Brunsdon, C., Fotheringham, A., Charlton, M., 1996. Geographically weighted regression: a method for exploring spatial nonstationarity. Geogr. Anal. 28 (4), 281–298.

Friedman, J. H. 1984. A variable span smoother. Laboratory for Computational Statistics, Department of Statistics, Stanford University: Technical Report(5).

Geniaux, G. and Martinetti, D. 2017a. A new method for dealing simultaneously with spatial autocorrelation and spatial heterogeneity in regression models. Regional Science and Urban Economics, 2017

Geniaux, G. and Martinetti, D. 2017b.

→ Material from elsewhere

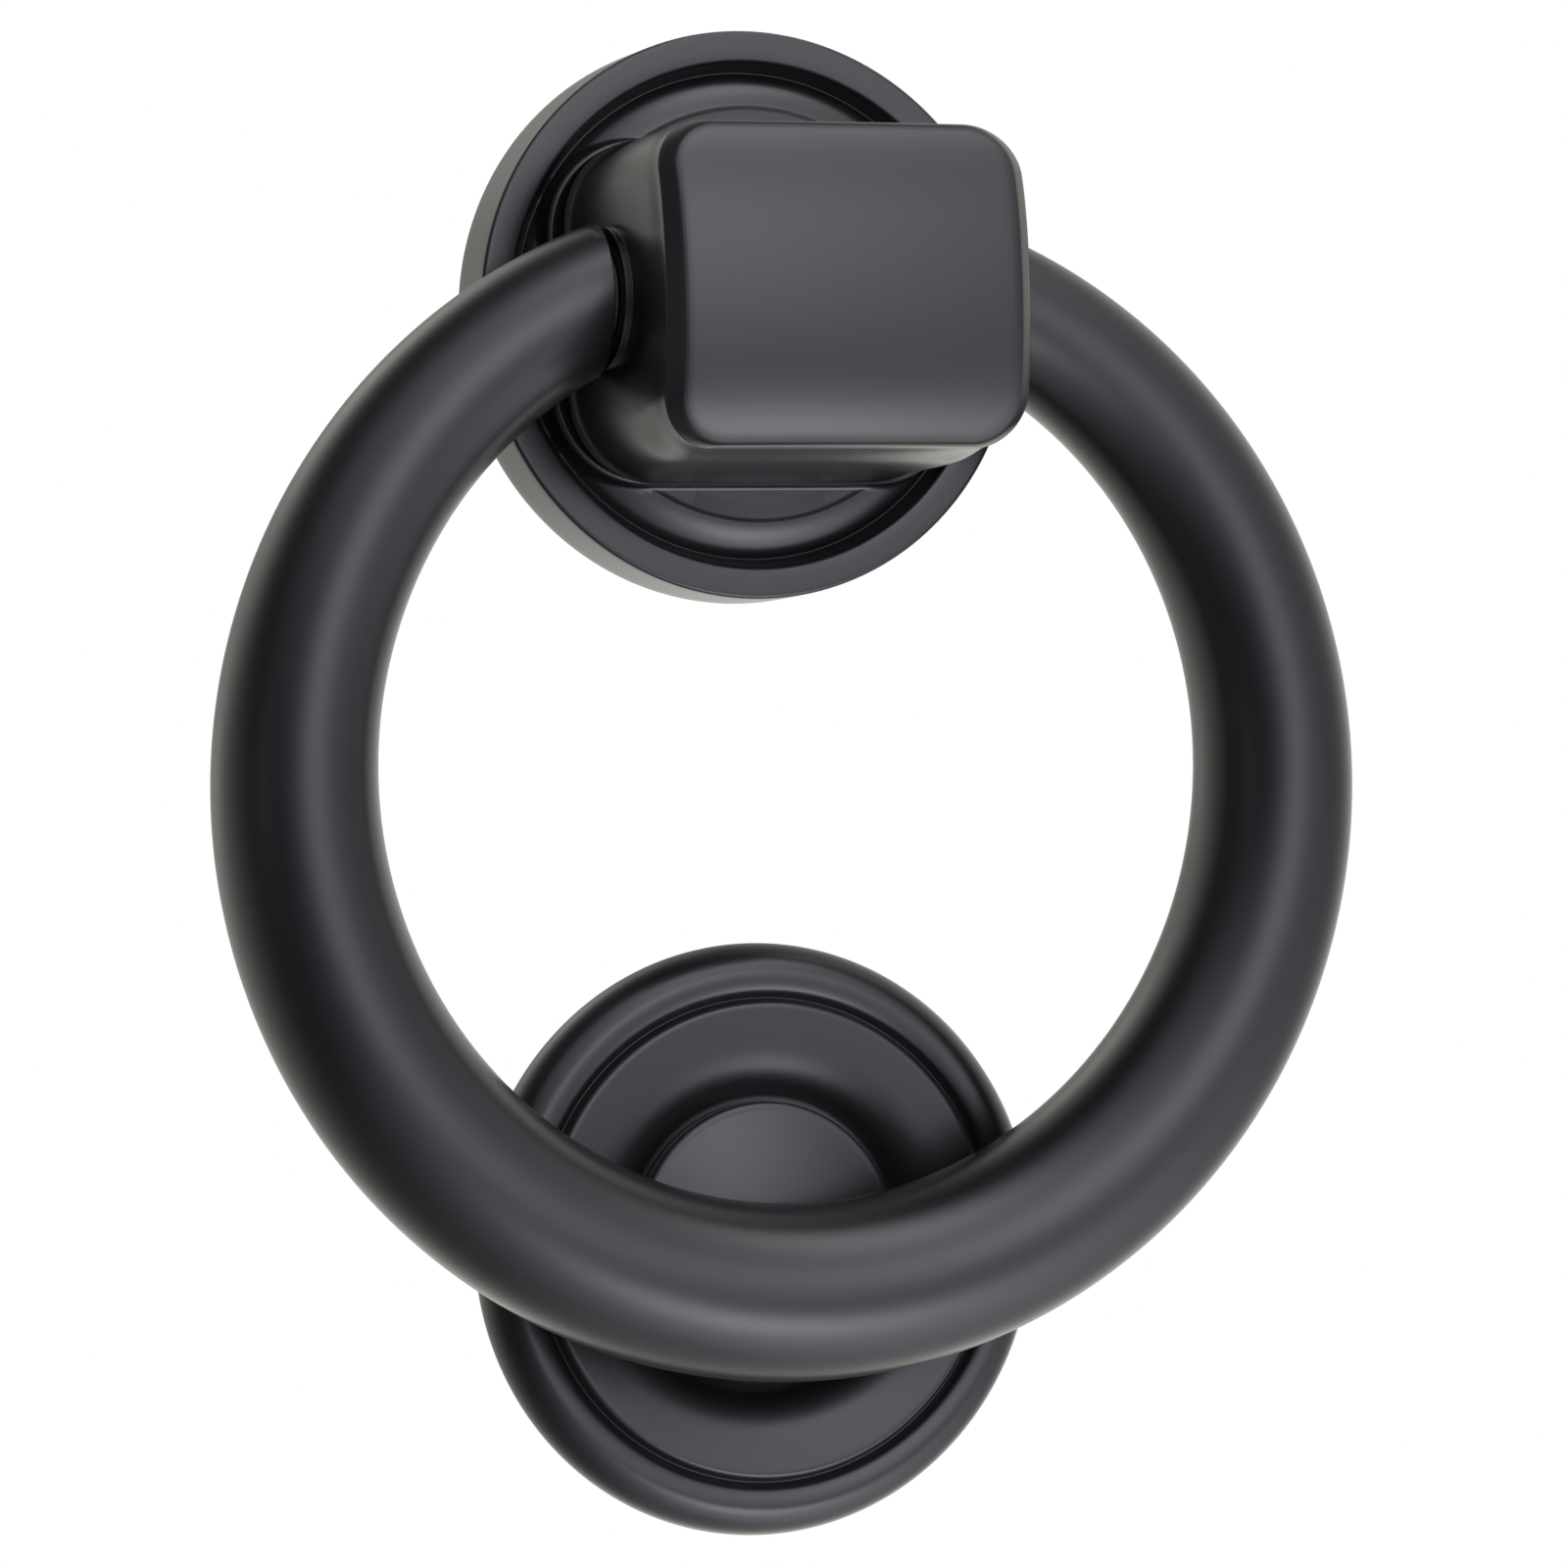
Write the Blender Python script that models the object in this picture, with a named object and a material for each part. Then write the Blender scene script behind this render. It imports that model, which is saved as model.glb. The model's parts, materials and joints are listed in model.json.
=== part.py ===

R package mgwrsar: Functions for computing (mixed) geographycally weighted regression with spatial autocorrelation,. https://CRAN.R-project.org/package=mgwrsar.

Geniaux, G. 2022. Speeding up estimation of spatially varying coefficients models, INRAe working Paper.

Loader, C. 1999. Local regression and likelihood, volume 47. springer New York.

McMillen, D. P. 1996. One hundred fifty years of land values in chicago: A nonparametric approach. Journal of Urban Economics, 40(1):100 – 124.